Short Rounds
The Great Iroquois-Huron War
The greatest war known among the aboriginal inhabitants of North American prior to the arrival of the European was that between the Iroquois and the Huron. The feud was old, having endured centuries, for the Huron, originally settled in Ontario, were desirous of moving into New York. This constant pressure had been a factor in the formation of the Iroquois Confederacy by the legendary Hiawatha and Dekanawidah in the late sixteenth century, which united the Seneca, Onondaga, Mohawk, Cayuga, and Oneida into a league that would ultimately come to dominate a major chunk of North America.
The final phase of struggle took place after Europeans had begun to settle North America. In 1609 the French intruded themselves into the quarrel when the explorer Samuel de Champlain used firearms to help the Huron defeat an Iroquois war party near the site where Fort Ticonderoga would later be built, in upper New York. By 1627, the Huron, with French support and guns, had effectively driven the Iroquois out of the Valley of the St. Lawrence. The French intrusion into the ancient Iroquois-Huron conflict touched off a struggle that ultimately had enormous strategic implications not only for the as yet unborn United States of America but for the entire world.
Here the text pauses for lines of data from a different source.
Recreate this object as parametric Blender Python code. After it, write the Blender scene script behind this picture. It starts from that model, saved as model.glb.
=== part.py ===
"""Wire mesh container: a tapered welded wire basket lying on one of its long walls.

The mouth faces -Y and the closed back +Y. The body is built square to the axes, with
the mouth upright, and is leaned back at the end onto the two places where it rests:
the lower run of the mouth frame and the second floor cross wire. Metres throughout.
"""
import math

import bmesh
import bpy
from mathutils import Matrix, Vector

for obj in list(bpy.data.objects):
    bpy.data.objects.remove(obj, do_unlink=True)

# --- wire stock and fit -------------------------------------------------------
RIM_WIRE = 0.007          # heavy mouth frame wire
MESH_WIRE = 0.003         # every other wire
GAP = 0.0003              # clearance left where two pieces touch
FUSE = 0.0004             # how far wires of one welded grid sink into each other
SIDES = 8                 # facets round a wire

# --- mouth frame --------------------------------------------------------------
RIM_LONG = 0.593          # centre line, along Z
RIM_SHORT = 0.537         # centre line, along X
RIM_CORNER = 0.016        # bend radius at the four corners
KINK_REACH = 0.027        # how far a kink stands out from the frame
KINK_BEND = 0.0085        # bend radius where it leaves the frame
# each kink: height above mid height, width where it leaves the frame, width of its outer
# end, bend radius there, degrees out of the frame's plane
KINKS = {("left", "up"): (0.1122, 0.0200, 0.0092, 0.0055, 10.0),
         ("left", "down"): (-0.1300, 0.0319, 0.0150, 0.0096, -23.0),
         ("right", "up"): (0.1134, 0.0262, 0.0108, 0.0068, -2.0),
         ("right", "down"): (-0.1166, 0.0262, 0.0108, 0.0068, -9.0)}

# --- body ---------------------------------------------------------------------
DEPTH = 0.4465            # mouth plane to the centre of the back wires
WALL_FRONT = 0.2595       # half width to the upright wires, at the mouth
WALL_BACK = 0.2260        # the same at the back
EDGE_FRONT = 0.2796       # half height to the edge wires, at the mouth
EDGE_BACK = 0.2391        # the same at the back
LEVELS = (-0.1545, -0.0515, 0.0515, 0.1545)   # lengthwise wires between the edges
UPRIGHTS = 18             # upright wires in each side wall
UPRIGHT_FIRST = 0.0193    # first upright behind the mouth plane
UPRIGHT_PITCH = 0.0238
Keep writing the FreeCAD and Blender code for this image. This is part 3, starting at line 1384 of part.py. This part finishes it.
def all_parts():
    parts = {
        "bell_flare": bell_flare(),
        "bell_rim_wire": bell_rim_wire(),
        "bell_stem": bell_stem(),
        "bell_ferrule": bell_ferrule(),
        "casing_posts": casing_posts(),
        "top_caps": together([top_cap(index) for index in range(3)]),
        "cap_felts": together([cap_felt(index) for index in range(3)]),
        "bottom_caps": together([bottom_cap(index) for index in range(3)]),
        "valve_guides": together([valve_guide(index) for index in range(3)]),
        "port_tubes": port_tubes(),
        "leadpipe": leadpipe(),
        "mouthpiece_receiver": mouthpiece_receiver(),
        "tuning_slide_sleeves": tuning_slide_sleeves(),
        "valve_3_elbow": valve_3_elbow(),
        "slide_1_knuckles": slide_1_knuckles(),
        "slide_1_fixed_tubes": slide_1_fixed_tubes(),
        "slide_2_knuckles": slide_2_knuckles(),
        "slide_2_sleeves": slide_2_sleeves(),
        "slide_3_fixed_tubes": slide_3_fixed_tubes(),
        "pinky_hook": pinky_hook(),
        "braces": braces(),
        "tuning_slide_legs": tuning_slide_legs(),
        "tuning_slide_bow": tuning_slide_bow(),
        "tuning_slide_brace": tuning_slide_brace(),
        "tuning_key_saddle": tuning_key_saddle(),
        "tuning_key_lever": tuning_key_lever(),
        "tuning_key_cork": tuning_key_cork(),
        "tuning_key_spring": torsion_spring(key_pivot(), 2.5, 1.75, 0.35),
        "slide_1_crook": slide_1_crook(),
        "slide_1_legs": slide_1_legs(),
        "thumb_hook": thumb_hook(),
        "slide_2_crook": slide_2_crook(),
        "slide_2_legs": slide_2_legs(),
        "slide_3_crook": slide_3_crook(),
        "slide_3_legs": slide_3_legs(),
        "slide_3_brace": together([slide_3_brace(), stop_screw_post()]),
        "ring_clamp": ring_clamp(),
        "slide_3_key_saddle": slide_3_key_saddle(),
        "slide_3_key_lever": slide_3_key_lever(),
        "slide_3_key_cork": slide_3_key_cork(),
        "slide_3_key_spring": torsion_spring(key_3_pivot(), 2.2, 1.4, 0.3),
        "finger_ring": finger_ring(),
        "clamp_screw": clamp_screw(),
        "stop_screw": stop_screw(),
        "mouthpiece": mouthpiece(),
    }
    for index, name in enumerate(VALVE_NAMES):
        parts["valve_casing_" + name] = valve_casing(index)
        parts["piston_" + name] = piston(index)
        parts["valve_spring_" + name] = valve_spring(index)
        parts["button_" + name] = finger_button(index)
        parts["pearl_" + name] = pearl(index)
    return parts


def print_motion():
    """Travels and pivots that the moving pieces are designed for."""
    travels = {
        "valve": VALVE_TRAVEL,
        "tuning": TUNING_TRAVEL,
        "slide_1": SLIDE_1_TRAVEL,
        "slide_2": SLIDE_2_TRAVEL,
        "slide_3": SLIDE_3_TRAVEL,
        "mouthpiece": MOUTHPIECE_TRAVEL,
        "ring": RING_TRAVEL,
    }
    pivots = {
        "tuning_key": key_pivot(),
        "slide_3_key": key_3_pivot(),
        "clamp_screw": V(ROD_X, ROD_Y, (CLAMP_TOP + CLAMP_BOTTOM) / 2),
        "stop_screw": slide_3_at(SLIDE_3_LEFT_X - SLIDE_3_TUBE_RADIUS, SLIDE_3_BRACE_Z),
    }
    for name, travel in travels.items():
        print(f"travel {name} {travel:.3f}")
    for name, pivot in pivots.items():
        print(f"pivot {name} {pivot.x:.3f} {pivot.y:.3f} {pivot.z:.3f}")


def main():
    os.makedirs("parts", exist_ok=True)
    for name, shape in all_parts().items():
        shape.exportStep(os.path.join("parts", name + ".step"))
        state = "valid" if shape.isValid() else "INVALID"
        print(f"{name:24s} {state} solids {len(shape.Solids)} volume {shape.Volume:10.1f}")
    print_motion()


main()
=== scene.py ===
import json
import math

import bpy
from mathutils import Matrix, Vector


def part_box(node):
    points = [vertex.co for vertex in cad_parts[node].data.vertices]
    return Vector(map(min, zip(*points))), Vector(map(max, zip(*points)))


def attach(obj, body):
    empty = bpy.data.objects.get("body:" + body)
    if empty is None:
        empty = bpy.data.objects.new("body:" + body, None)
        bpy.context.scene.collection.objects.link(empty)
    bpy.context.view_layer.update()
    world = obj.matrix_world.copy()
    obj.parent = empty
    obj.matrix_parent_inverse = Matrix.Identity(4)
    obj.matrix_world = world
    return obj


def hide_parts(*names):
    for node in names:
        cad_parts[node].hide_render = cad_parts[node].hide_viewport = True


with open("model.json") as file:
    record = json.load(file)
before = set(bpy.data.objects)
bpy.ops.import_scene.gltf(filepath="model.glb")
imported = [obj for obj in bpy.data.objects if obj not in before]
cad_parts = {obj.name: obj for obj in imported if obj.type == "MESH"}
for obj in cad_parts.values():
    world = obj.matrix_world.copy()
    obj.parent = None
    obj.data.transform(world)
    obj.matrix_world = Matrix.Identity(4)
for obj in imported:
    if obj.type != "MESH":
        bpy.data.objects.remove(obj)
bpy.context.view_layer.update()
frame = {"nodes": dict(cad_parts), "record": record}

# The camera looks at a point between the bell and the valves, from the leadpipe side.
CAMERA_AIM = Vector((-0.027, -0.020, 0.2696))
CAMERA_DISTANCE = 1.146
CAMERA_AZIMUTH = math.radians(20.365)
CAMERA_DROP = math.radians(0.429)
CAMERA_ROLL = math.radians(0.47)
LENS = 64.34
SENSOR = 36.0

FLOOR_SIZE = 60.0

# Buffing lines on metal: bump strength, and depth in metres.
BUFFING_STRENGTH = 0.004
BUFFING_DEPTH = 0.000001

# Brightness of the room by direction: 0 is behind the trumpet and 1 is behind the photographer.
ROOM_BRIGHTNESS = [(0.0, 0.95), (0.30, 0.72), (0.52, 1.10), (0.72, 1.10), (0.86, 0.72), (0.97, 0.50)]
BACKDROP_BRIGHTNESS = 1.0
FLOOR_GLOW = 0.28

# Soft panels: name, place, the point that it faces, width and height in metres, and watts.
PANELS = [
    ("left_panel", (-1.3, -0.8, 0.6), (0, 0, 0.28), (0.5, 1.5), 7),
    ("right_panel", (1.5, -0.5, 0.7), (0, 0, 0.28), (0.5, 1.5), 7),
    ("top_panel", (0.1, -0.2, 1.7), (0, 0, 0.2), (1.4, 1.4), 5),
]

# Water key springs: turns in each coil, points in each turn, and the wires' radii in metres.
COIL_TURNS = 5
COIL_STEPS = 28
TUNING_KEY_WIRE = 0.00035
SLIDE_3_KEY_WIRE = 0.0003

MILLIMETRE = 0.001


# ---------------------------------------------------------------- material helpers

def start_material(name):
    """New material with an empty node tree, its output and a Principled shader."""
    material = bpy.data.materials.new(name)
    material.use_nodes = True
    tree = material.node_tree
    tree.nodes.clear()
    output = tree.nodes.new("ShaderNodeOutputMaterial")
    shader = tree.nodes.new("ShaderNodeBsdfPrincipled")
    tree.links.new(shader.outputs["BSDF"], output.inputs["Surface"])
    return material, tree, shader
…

The Iroquois sought support from the Dutch, then just settling in the Hudson Valley, and later the English, who seized New York from the Dutch in 1664. Termed by one historian "the only people north of the Rio Grande who consistently practiced every principle of war at all times," in 1648 the Iroquois, who could field some 16,000 warriors, began a devastating series of campaigns that in a generation saw them harry their foes relentlessly from New York across the Great Lakes and into Canada, until the Huron and anyone who offered them aid had been effectively exterminated. This established the Iroquois as the dominant military power in a broad swathe on both sides of the St. Lawrence River, a position which they would hold for over a century, despite the increasing encroachments of European settlers, and make a critical contribution to the expulsion of the French from North America by the British in the mid-eighteenth century.
The B-40 "Escort Bomber"
In late 1942, the lack of long range fighter aircraft capable of escorting bombers against targets in Germany led the Army Air Forces to proposal creation of an "escort bomber," a "fleet defense" version of the standard B-17. In November 1942, a standard B-17F was modified with a chin turret, an additional dorsal turret, and twin machine guns in the waist, giving the aircraft seven gun positions, one chin turret, two dorsal turrets, a ball turret, two twin waist positions, and the tail, for a total of fourteen .50 machine guns. Designated the XB-40, this first flew on November 10, 1942.
The experiment seemed promising, so 20 prototypes were ordered, as the YB-40. In the spring of 1943, the 327th Bomb Squadron of the 92nd Bomb Group, at the RAF field at Alconbury, was assigned twelve of these. The YB-40s first mission was on 29 May 1943, and was not very successful. After a couple of more tries, the whole project was called off. The weight of the additional machine guns, plus the overly generous supply of ammunition, brought the aircraft up to about 63,000 pounds, which meant that the YB-40 could barely keep up with regular B-17s, which weighed 56,500 pounds with a normal bomb load.
The project was cancelled, and the aircraft involved converted back to standard B-17F configuration. There was one useful result from the experiment, the chin turret was later made standard on the B-17G.